→ INSTRUCTIONS FOR THE TASK:
Scan the lines below for the string "Blender" and report how many lines contain it, giving only the number.

[Dataset entries]
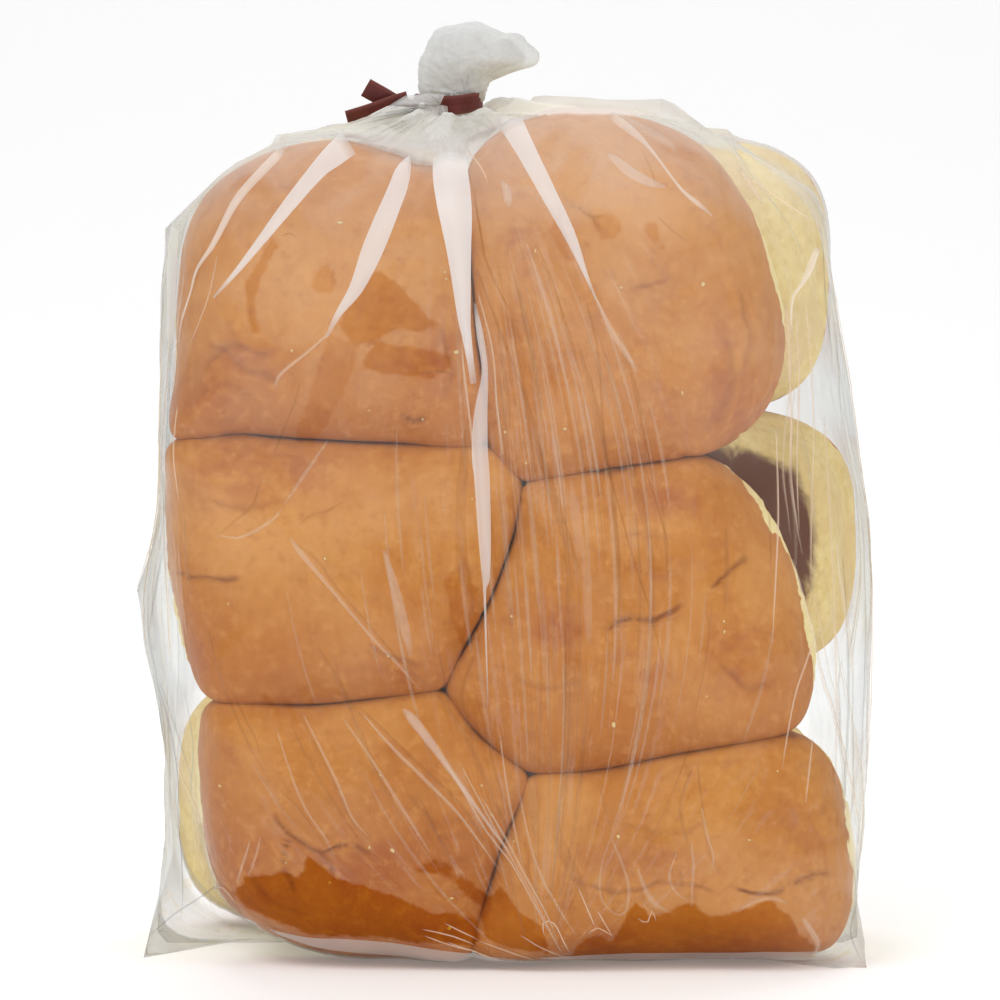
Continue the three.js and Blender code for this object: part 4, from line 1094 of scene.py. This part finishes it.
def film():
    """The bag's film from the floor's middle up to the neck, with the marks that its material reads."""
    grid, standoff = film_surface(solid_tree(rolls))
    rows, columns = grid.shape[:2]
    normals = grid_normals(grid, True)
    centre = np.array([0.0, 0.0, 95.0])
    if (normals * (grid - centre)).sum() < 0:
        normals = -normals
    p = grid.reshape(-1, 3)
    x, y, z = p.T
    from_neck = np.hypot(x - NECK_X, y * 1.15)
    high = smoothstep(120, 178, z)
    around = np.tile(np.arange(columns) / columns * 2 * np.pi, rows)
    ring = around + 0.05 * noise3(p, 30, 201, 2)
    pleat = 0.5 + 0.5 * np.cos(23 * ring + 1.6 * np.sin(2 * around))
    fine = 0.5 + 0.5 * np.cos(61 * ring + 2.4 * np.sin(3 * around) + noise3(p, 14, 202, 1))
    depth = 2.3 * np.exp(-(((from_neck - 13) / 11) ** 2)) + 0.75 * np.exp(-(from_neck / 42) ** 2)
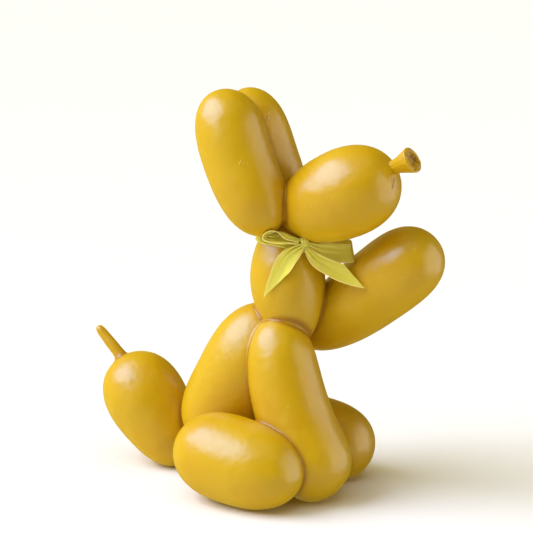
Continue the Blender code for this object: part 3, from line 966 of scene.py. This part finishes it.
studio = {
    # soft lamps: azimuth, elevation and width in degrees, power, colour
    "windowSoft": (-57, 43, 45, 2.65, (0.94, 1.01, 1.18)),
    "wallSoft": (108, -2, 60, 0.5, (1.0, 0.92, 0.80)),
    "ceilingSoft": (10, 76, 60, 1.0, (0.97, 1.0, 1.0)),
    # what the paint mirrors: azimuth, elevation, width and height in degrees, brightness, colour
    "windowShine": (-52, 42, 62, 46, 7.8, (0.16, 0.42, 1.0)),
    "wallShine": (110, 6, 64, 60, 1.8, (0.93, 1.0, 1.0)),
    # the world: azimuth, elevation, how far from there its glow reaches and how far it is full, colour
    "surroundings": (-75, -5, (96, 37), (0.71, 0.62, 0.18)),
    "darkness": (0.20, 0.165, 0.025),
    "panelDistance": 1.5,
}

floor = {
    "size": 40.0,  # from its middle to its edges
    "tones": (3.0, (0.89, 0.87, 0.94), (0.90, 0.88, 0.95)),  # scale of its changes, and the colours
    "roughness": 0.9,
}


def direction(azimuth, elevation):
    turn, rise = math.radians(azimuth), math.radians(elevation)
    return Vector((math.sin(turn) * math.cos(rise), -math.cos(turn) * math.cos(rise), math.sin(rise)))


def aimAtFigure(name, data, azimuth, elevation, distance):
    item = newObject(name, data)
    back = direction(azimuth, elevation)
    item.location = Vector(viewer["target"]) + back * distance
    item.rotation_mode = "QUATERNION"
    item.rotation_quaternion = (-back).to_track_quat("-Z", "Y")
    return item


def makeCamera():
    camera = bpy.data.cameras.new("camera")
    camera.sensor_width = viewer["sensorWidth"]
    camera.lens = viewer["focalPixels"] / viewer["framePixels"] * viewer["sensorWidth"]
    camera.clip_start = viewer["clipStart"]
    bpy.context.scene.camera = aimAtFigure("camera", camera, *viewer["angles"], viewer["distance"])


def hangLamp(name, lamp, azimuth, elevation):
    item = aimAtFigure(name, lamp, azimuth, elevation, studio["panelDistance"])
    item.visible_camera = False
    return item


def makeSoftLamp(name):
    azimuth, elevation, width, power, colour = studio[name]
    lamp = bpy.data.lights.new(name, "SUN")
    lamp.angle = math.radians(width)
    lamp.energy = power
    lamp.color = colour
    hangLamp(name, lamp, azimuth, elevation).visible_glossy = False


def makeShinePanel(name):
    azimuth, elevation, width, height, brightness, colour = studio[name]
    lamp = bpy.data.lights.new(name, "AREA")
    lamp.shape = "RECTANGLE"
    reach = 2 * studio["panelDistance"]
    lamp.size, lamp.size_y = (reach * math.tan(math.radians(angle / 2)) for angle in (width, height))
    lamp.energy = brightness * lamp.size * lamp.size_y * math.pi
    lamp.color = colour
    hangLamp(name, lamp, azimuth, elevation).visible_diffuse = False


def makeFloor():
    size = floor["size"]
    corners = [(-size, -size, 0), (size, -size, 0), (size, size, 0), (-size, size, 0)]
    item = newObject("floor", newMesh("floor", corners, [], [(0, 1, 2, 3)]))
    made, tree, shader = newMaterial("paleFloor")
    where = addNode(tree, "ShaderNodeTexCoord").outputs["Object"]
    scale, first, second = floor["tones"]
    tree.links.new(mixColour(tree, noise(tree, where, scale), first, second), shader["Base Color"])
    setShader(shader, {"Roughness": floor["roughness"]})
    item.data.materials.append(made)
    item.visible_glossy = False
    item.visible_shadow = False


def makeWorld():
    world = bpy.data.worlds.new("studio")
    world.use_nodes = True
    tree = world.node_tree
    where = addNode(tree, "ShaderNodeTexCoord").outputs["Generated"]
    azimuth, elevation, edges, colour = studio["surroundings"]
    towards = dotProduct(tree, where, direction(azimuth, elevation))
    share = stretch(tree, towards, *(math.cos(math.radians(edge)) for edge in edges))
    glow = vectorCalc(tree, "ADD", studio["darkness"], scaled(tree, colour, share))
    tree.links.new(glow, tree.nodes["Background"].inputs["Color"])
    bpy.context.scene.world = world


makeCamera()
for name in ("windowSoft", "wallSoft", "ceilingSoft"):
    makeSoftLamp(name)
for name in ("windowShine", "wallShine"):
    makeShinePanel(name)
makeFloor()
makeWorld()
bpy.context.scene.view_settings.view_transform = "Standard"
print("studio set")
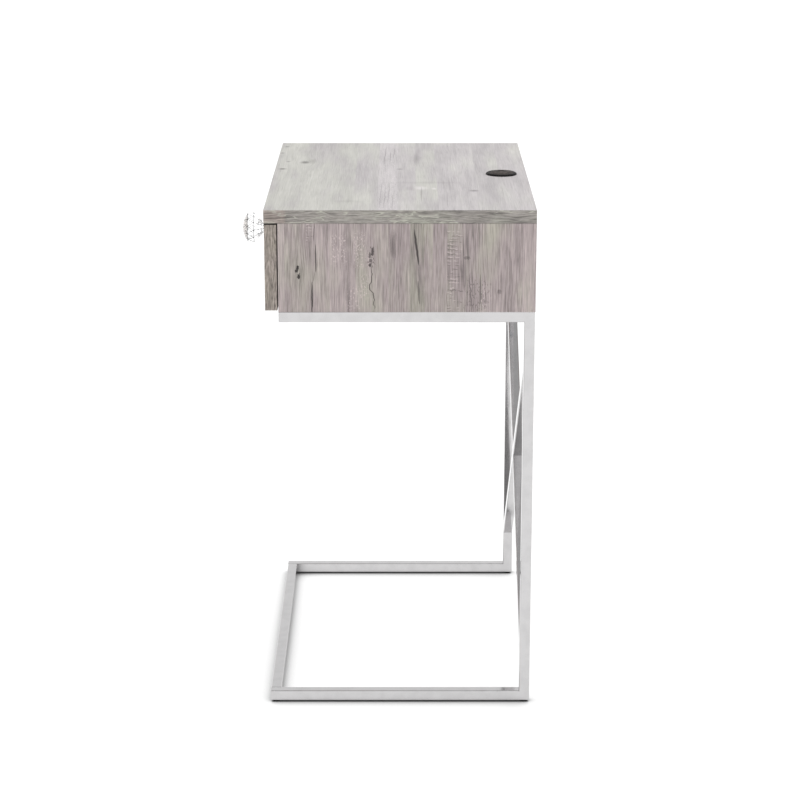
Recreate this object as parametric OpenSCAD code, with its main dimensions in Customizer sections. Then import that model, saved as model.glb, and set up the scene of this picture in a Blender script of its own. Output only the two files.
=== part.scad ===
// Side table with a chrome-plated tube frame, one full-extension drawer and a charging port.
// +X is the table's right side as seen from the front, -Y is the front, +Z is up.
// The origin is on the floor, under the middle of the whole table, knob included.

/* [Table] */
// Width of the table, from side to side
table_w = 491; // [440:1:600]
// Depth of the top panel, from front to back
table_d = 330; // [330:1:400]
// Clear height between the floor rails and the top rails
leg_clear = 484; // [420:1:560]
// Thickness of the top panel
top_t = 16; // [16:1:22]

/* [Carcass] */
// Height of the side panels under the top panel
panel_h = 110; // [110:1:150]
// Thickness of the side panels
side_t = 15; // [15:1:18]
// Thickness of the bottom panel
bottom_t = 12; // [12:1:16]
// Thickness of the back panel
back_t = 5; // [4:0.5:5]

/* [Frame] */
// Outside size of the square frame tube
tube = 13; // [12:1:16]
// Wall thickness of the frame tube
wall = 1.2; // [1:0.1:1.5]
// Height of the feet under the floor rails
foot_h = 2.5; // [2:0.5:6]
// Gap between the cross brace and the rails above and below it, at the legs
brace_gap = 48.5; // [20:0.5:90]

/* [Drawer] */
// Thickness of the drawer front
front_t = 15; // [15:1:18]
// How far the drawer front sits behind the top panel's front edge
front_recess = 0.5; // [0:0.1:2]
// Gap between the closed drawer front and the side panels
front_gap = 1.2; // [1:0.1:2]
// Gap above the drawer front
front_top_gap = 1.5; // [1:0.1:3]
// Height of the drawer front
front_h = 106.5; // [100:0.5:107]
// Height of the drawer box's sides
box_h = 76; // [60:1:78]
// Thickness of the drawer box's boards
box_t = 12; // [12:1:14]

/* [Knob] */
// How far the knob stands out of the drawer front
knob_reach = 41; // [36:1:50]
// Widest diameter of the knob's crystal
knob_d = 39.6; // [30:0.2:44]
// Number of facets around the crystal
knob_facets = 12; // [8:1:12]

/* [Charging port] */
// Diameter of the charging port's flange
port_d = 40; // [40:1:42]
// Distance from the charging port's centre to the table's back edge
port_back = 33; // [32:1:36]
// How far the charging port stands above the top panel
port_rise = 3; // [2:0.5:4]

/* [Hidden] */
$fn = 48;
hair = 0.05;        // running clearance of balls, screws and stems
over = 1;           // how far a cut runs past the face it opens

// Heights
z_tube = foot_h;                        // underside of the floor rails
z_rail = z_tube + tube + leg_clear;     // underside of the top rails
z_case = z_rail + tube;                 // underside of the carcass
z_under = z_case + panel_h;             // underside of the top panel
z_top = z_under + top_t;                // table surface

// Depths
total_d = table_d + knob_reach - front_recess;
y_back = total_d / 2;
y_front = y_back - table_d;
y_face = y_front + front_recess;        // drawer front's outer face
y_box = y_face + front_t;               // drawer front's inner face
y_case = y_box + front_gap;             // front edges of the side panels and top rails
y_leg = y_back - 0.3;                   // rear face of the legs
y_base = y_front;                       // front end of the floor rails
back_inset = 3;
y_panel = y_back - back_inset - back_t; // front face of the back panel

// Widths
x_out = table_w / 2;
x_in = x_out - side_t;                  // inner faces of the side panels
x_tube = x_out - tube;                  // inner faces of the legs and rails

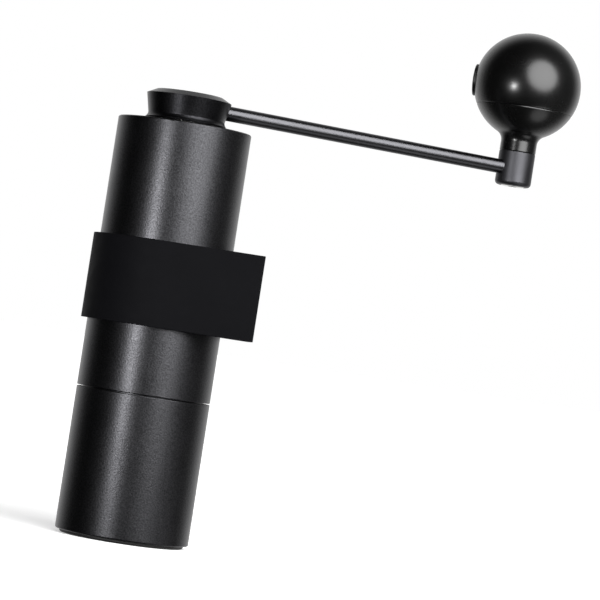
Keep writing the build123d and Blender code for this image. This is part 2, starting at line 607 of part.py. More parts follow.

→ RESPONSE:
4